[Short exercise]: Show all lines from the listing below that contain "caption".

---------------

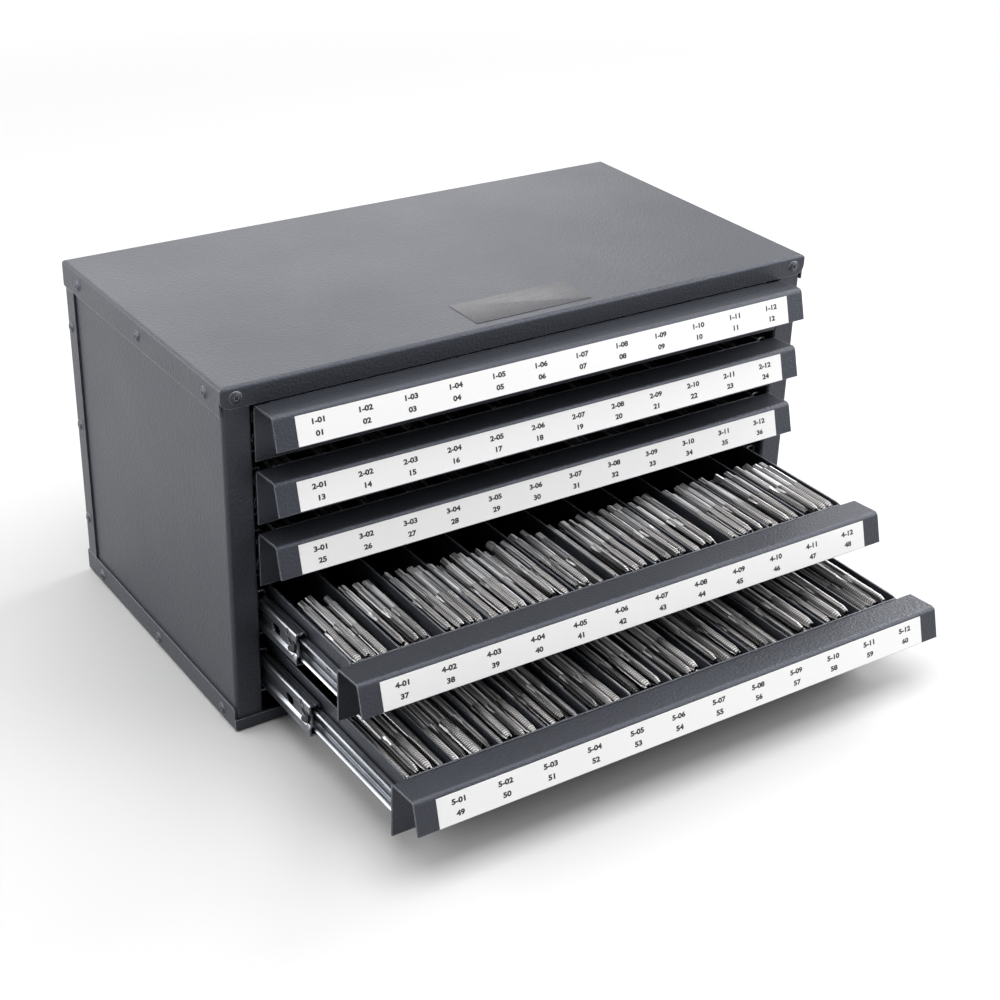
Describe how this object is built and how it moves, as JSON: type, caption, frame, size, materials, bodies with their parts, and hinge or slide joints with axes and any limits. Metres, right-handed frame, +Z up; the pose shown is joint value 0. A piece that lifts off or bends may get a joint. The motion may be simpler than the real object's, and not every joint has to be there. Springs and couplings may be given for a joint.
{
  "type": "tap and die storage drawer",
  "caption": "Steel bench cabinet whose shallow drawers, split into narrow labelled compartments for taps and dies, run on ball-bearing slides.",
  "frame": {"origin": "centre of the underside of the base panel", "axes": "+X across the front to the right, -Y the way the drawers open, +Z up"},
  "size_m": [0.3624, 0.3437, 0.1927],
  "materials": {
    "powder_coat": "textured slate grey powder coat",
    "zinc": "bright zinc plate on rolled steel",
    "cage_plastic": "moulded black plastic",
    "label": "matt white printed film"
  },
  "bodies": {
    "cabinet": {"lid": "powder_coat", "side_panel_left": "powder_coat", "side_panel_right": "powder_coat", "back_panel": "powder_coat", "base_panel": "powder_coat", "slide_post_left": "powder_coat", "slide_post_right": "powder_coat", "casing_screws": "powder_coat", "slide_screws": "zinc", "outer_rails_1": "zinc", "outer_rails_2": "zinc", "outer_rails_3": "zinc", "outer_rails_4": "zinc", "outer_rails_5": "zinc"},
    "drawer_1": {"front_1": "powder_coat", "tray_1": "powder_coat", "dividers_1": "powder_coat", "label_strip_1": "label", "inner_rails_1": "zinc", "rivets_1": "zinc"},
    "middle_1": {"middle_rails_1": "zinc"},
    "outer_cage_1": {"outer_cages_1": "cage_plastic"},
    "inner_cage_1": {"inner_cages_1": "cage_plastic"},
    "drawer_2": {"front_2": "powder_coat", "tray_2": "powder_coat", "dividers_2": "powder_coat", "label_strip_2": "label", "inner_rails_2": "zinc", "rivets_2": "zinc"},
    "middle_2": {"middle_rails_2": "zinc"},
    "outer_cage_2": {"outer_cages_2": "cage_plastic"},
    "inner_cage_2": {"inner_cages_2": "cage_plastic"},
    "drawer_3": {"front_3": "powder_coat", "tray_3": "powder_coat", "dividers_3": "powder_coat", "label_strip_3": "label", "inner_rails_3": "zinc", "rivets_3": "zinc"},
    "middle_3": {"middle_rails_3": "zinc"},
    "outer_cage_3": {"outer_cages_3": "cage_plastic"},
    "inner_cage_3": {"inner_cages_3": "cage_plastic"},
    "drawer_4": {"front_4": "powder_coat", "tray_4": "powder_coat", "dividers_4": "powder_coat", "label_strip_4": "label", "inner_rails_4": "zinc", "rivets_4": "zinc"},
    "middle_4": {"middle_rails_4": "zinc"},
    "outer_cage_4": {"outer_cages_4": "cage_plastic"},
    "inner_cage_4": {"inner_cages_4": "cage_plastic"},
    "drawer_5": {"front_5": "powder_coat", "tray_5": "powder_coat", "dividers_5": "powder_coat", "label_strip_5": "label", "inner_rails_5": "zinc", "rivets_5": "zinc"},
    "middle_5": {"middle_rails_5": "zinc"},
    "outer_cage_5": {"outer_cages_5": "cage_plastic"},
    "inner_cage_5": {"inner_cages_5": "cage_plastic"}
  },
  "joints": [
    {"name": "drawer_1_slide", "type": "slide", "parent": "cabinet", "child": "drawer_1", "axis": [0, -1, 0], "range_m": [0, 0.158]},
    {"name": "middle_1_slide", "type": "slide", "parent": "cabinet", "child": "middle_1", "axis": [0, -1, 0], "range_m": [0, 0.0791]},
    {"name": "outer_cage_1_slide", "type": "slide", "parent": "cabinet", "child": "outer_cage_1", "axis": [0, -1, 0], "range_m": [0, 0.0396]},
    {"name": "inner_cage_1_slide", "type": "slide", "parent": "cabinet", "child": "inner_cage_1", "axis": [0, -1, 0], "range_m": [0, 0.1186]},
    {"name": "drawer_2_slide", "type": "slide", "parent": "cabinet", "child": "drawer_2", "axis": [0, -1, 0], "range_m": [0, 0.158]},
    {"name": "middle_2_slide", "type": "slide", "parent": "cabinet", "child": "middle_2", "axis": [0, -1, 0], "range_m": [0, 0.0791]},
    {"name": "outer_cage_2_slide", "type": "slide", "parent": "cabinet", "child": "outer_cage_2", "axis": [0, -1, 0], "range_m": [0, 0.0396]},
    {"name": "inner_cage_2_slide", "type": "slide", "parent": "cabinet", "child": "inner_cage_2", "axis": [0, -1, 0], "range_m": [0, 0.1186]},
    {"name": "drawer_3_slide", "type": "slide", "parent": "cabinet", "child": "drawer_3", "axis": [0, -1, 0], "range_m": [0, 0.158]},
    {"name": "middle_3_slide", "type": "slide", "parent": "cabinet", "child": "middle_3", "axis": [0, -1, 0], "range_m": [0, 0.0791]},
    {"name": "outer_cage_3_slide", "type": "slide", "parent": "cabinet", "child": "outer_cage_3", "axis": [0, -1, 0], "range_m": [0, 0.0396]},
    {"name": "inner_cage_3_slide", "type": "slide", "parent": "cabinet", "child": "inner_cage_3", "axis": [0, -1, 0], "range_m": [0, 0.1186]},
    {"name": "drawer_4_slide", "type": "slide", "parent": "cabinet", "child": "drawer_4", "axis": [0, -1, 0], "range_m": [-0.0779, 0.0801]},
    {"name": "middle_4_slide", "type": "slide", "parent": "cabinet", "child": "middle_4", "axis": [0, -1, 0], "range_m": [-0.03905, 0.04015]},
    {"name": "outer_cage_4_slide", "type": "slide", "parent": "cabinet", "child": "outer_cage_4", "axis": [0, -1, 0], "range_m": [-0.01958, 0.02012]},
    {"name": "inner_cage_4_slide", "type": "slide", "parent": "cabinet", "child": "inner_cage_4", "axis": [0, -1, 0], "range_m": [-0.05853, 0.06017]},
    {"name": "drawer_5_slide", "type": "slide", "parent": "cabinet", "child": "drawer_5", "axis": [0, -1, 0], "range_m": [-0.1277, 0.0303]},
    {"name": "middle_5_slide", "type": "slide", "parent": "cabinet", "child": "middle_5", "axis": [0, -1, 0], "range_m": [-0.06395, 0.01525]},
    {"name": "outer_cage_5_slide", "type": "slide", "parent": "cabinet", "child": "outer_cage_5", "axis": [0, -1, 0], "range_m": [-0.03203, 0.00767]},
    {"name": "inner_cage_5_slide", "type": "slide", "parent": "cabinet", "child": "inner_cage_5", "axis": [0, -1, 0], "range_m": [-0.09587, 0.02282]}
  ],
  "couplings": [
    {"joint": "middle_1_slide", "follows": "drawer_1_slide", "ratio": 0.5},
    {"joint": "outer_cage_1_slide", "follows": "drawer_1_slide", "ratio": 0.25},
    {"joint": "inner_cage_1_slide", "follows": "drawer_1_slide", "ratio": 0.75},
    {"joint": "middle_2_slide", "follows": "drawer_2_slide", "ratio": 0.5},
    {"joint": "outer_cage_2_slide", "follows": "drawer_2_slide", "ratio": 0.25},
    {"joint": "inner_cage_2_slide", "follows": "drawer_2_slide", "ratio": 0.75},
    {"joint": "middle_3_slide", "follows": "drawer_3_slide", "ratio": 0.5},
    {"joint": "outer_cage_3_slide", "follows": "drawer_3_slide", "ratio": 0.25},
    {"joint": "inner_cage_3_slide", "follows": "drawer_3_slide", "ratio": 0.75},
    {"joint": "middle_4_slide", "follows": "drawer_4_slide", "ratio": 0.5},
    {"joint": "outer_cage_4_slide", "follows": "drawer_4_slide", "ratio": 0.25},
    {"joint": "inner_cage_4_slide", "follows": "drawer_4_slide", "ratio": 0.75},
    {"joint": "middle_5_slide", "follows": "drawer_5_slide", "ratio": 0.5},
    {"joint": "outer_cage_5_slide", "follows": "drawer_5_slide", "ratio": 0.25},
    {"joint": "inner_cage_5_slide", "follows": "drawer_5_slide", "ratio": 0.75}
  ]
}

---------------

[Result below]:
Describe how this object is built and how it moves, as JSON: type, caption, frame, size, materials, bodies with their parts, and hinge or slide joints with axes and any limits. Metres, right-handed frame, +Z up; the pose shown is joint value 0. A piece that lifts off or bends may get a joint. The motion may be simpler than the real object's, and not every joint has to be there. Springs and couplings may be given for a joint.
  "caption": "Steel bench cabinet whose shallow drawers, split into narrow labelled compartments for taps and dies, run on ball-bearing slides.",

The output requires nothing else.